The East of Suez LR2 tanker market was steady Wednesday following fresh demand that supported the rates. The recent decline in rates had drawn several charterers leading to a slight uptick.

“I will not call it a recovery, it is more like a correction of rates,” said a broker in Singapore. “However, it is unlikely that the market will spike [further],” the broker said.

Among the fixtures heard, the FS Endeavour was placed on subjects by Mitsubishi Chemicals at w86 for March 3 naphtha loading on the Persian Gulf-Japan route, sources said.

Earlier this week, LR2 fixtures on this route were done around w81-82.5 but after the gains in LR1 rates, owners are seeking w95-100, a chartering source said.

In these circumstances, MCC may have found it prudent to take FS Endeavour around the mid-80s Worldscale points level, the source said.

In the LR1 market, the Torm Ismini was placed on subjects by Clearlake, the shipping arm of Gunvor, at w110 for March 3 naphtha loading on the Sikka-Japan route, sources said.

Many market participants, particularly in China and Vietnam are still away for the Lunar New Year.

China is closed this week and this may prevent the overall market from seeing substantial gains.

Market participants are also attending the IP Week in London.

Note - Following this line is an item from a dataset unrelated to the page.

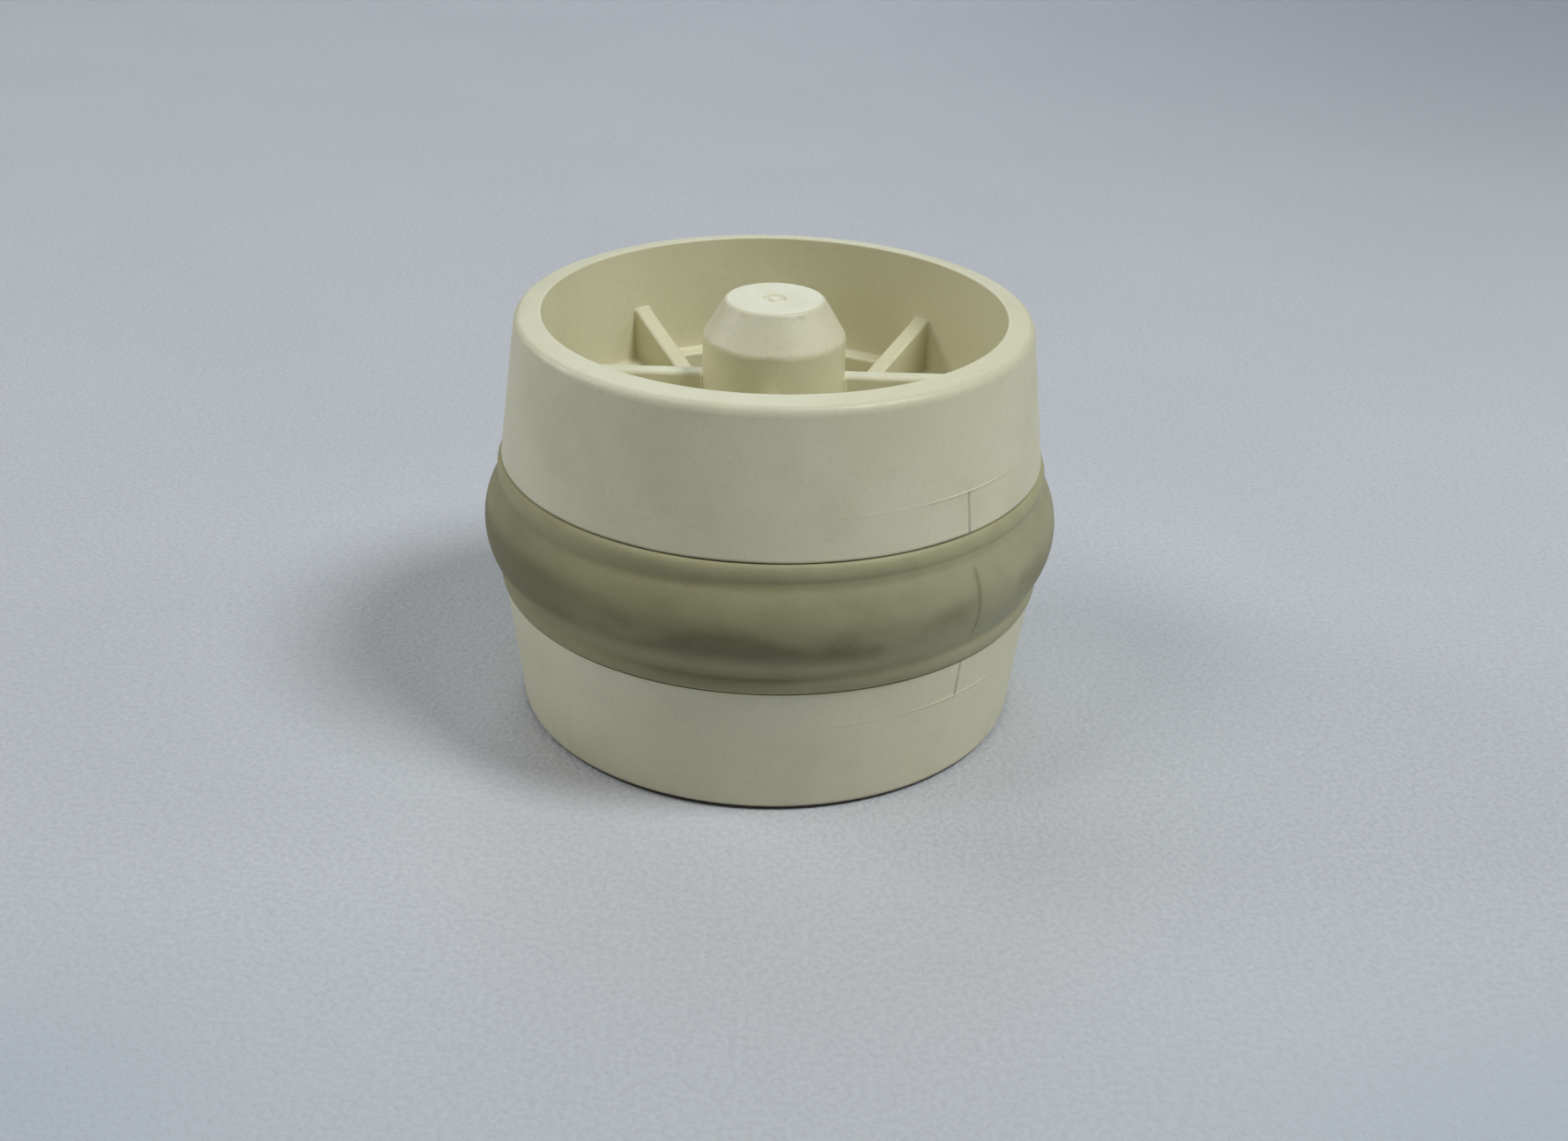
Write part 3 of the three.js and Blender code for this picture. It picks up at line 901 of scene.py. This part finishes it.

Firm LR1 rates and falling LR2 rates imply that the spread between the two vessel sizes has widened.

Market participants now contend that either LR1 freight has to come down or LR2 rate has to go up.

Due to abysmal earnings, owners are trying to push up LR2 rates.

“The LR2 rates are stable or have bottomed out,” said another clean oil tankers broker in Singapore. “LR1 [rates] are solid,” he added.

LR2 earnings are barely $4,600/day for a round voyage on the benchmark PG-Japan route, according to broker estimates. The corresponding number for LR1 is $6,500-$7,000.

The cost of moving 75,000 mt and 55,000 mt cargoes on the PG-Japan route is $14.83/mt and $19.89/mt, respectively, according to the S&P Global Platts data.

The cost is $22.60/mt for MR tankers. MR rates are stable to lower in Singapore and North Asia due to ample supply, market participants said.

The Maersk Teesport was taken by Elico at $340k for February 24 loading on the Ulsan-Nha Be route, sources said.